Policjanci zatrzymali podpalacza. Młody mężczyzna podpalał trawy i stodoły w Nowej Grabownicy
Na przełomie marca i kwietnia na terenie miejscowości Nowa Grabownica gmina Ostrów Mazowiecka dochodziło do pożarów traw. Sytuacja zrobiła się niebezpieczna, kiedy zaczęły płonąć drewniane budynki gospodarcze.
Fot. Komenda Powiatowa Policji w Ostrowi Mazowieckiej
Nad sprawą pożarów w Nowej Grabownicy pracowali ostrowscy kryminalni. Jednak, aby zapobiec dalszym pożarom, które zaczęły zagrażać mieszkańcom do sprawy włączono również dzielnicowego oraz policjantów z patrolu. W niedzielny wieczór 10 kwietnia policjanci zatrzymali podpalacza. 20-latek usłyszał dziewięć zarzutów.
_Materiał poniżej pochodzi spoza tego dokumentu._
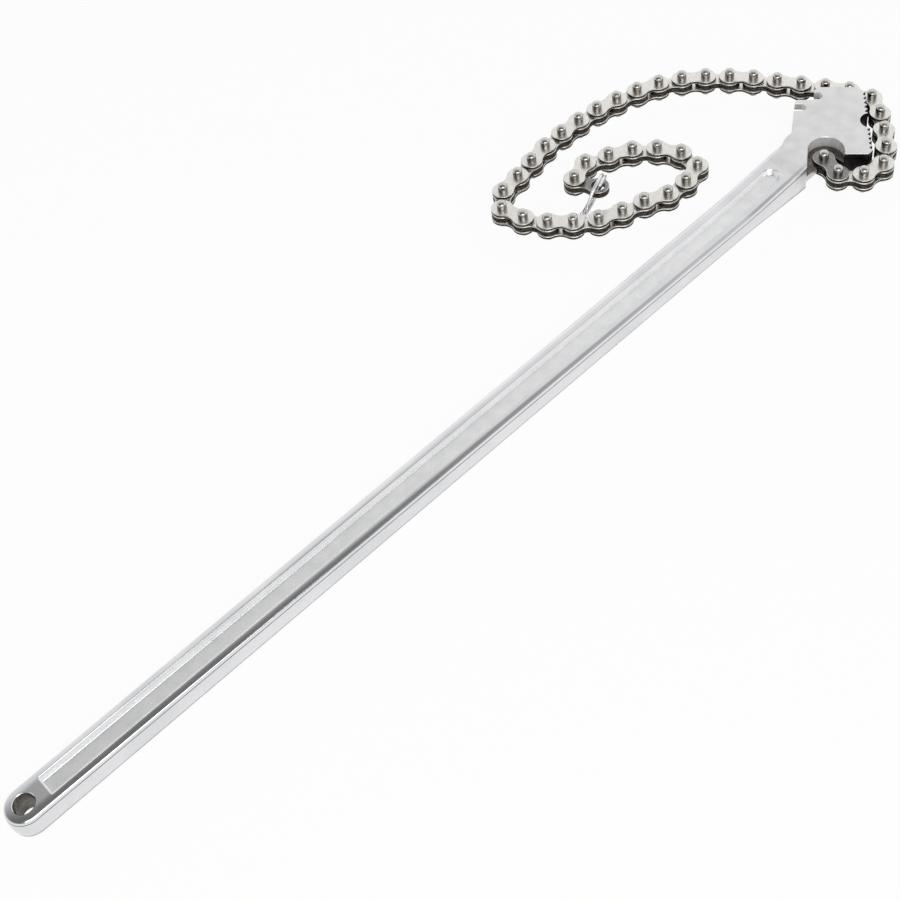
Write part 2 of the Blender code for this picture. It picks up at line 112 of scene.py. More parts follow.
# Handle
HOLE_X = -720.0 * MM
GRIP_HALF = 12.5 * MM
NECK_HALF = 15.75 * MM
WIDEST_X = -62.0 * MM
GRIP_HALF_THICK = 9.5 * MM
NECK_HALF_THICK = 8.25 * MM
SHOULDER_X = -2.0 * PITCH
NECK_X = SHOULDER_X - 62.0 * MM
NECK_BEND = 6 * MM
SHOULDER_BEND = 0.5 * MM
BAR_END_X = -1.2 * PITCH
HANG_HOLE_RADIUS = 6.5 * MM
HANG_HOLE_CHAMFER = 0.4 * MM
HANG_HOLE_SIDES = 64

# Handle: rolled edges of the land, whose width shrinks with this power of the way to the neck
NOSE_ROLL = 5.0 * MM
NECK_ROLL = 1.7 * MM
ROLL_POWER = 0.6
NOSE_ROLL_SLOPE = 0.17
NECK_ROLL_SLOPE = 0.6
ROLL_BEND = 0.05
EDGE_ROUND = 1.6 * MM

# Handle: sides, with heights and the trim line's place and half width as shares of the half thickness
SIDE_DRAFT = 0.7 * MM
SIDE_TOP = 0.97
SIDE_LEVELS = (0.7, 0.5, 0.25, 0.0)
TRIM_LINE = 0.13
TRIM_HALF = 0.04
TRIM_DEPTH = 0.2 * MM

# Handle: recess, with its material starting a little way down its wall
RECESS_HALF = 7.4 * MM
RECESS_DEPTH = 3.5 * MM
RECESS_DRAFT = 2.4 * MM
RECESS_START = HOLE_X + 14.0 * MM
RECESS_END = SHOULDER_X - 15.0 * MM
RECESS_CORNER = 2.0 * MM
END_STEEPNESS = 3.0
TOP_BEND = 0.12 * MM
FLOOR_BEND = 0.2 * MM
RECESS_SKIN = 1.0 * MM
NECK_FACE_X = RECESS_END + 4 * MM

# Handle: steps round the nose and each rolled edge, across web and land, and lines along the wall
NOSE_SIDES = 48
EDGE_SIDES = 7
WEB_STEPS = 12
LAND_STEPS = 14
WALL_INSETS_MM = (4.0, 3.4, *np.linspace(2.9, -0.5, 26))

# Handle: places along it, each with the number of steps to the next one or to the bar's end
BAR_SPANS = (
    (HOLE_X, 8),
    (RECESS_START - 2 * MM, 30),
    (RECESS_START + 7 * MM, 40),
    (NECK_X - 20 * MM, 24),
    (RECESS_END - 14 * MM, 84),
    (RECESS_END + 2 * MM, 12),
    (SHOULDER_X + 2 * MM, 3),
)

# Head: places and radii in chain pitches from the origin
NECK_REAR = (-1.07, 0.91)
REAR_EDGE = (-0.75, 0.89)
LOW_HOOK_ROOT = (0.81, 1.95)
LOW_HOOK_TIP = (1.01, 1.95)
HIGH_HOOK_ROOT = (1.40, 1.43)
HIGH_HOOK_TIP = (1.89, 1.81)
FRONT_REAR = (2.19, 1.74)
FRONT_JAW = (3.10, 0.65)
JAW_TOP = (3.14, 0.15)
JAW_FOOT = (0.51, -2.17)
TOE = (0.23, -2.18)
LIP = (-0.37, -1.47)
ANCHOR_PIN = (-0.76, -0.76)
LUG_RADIUS = 0.47
POCKET_CENTRE = (-0.63, -0.76)
POCKET_RADIUS = 0.735
HIGH_SEAT = (1.705, 1.495)
SLOT_FLOOR = 1.0
SLOT_FLOOR_TURN = (2.62, 0.81)
SLOT_FLOOR_FRONT = (2.86, -0.105)

# Head: headings in degrees
SEAT_ROW_HEADING = 176.0
SEAT_HEADING = -50.0
POCKET_RUN_HEADING = 217.0
LUG_SPAN = (190, 330)

# Head: the corners from the jaw back to the neck, each with the radius that rounds it
FRONT_CORNERS = (
    (FRONT_JAW, 2.0 * MM),
    (FRONT_REAR, 2.5 * MM),
    (HIGH_HOOK_TIP, 1.6 * MM),
    (HIGH_HOOK_ROOT, 1.2 * MM),
    (LOW_HOOK_TIP, 1.0 * MM),
    (LOW_HOOK_ROOT, 1.0 * MM),
    (REAR_EDGE, 3.0 * MM),
    (NECK_REAR, 12.0 * MM),
)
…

- Podczas patrolu policjanci obserwowali zabudowania w Nowej Grabownicy. Tam zauważyli mężczyznę próbującego podpalić drewnianą stodołę. Policjanci ruszyli za sprawcą. Po chwili został zatrzymany 20-latek. Policjanci ugasili również ogień, by nie doszło do pożaru budynku. Na miejsce pojawił się także przewodnik z psem, który doprowadził do zapalniczki, którą podpalacz zgubił podczas próby ucieczki. Mężczyzna został przewieziony do policyjnego aresztu - poinformowała mł. asp. Marzena Laczkowska.
Sąd w środę 13 kwietnia pozytywnie rozpatrzył wniosek decydując o aresztowaniu mężczyzny na trzy miesiące.
- Po zebraniu dowodów usłyszał 9 zarzutów doprowadzenia do pożaru, które zagrażało życiu lub zdrowiu albo mieniu w wielkich rozmiarach. Mężczyźnie grozi do 10 lat pozbawienia wolności. Miejscowy prokurator wystąpił z wnioskiem do sądu o zastosowanie wobec 20-latka tymczasowego aresztu. Wczoraj sąd pozytywnie rozpatrzył wniosek i zdecydował o aresztowaniu mężczyzny na 3 miesiące - dodała rzecznik prasowa KPP w Ostrowi Mazowieckiej.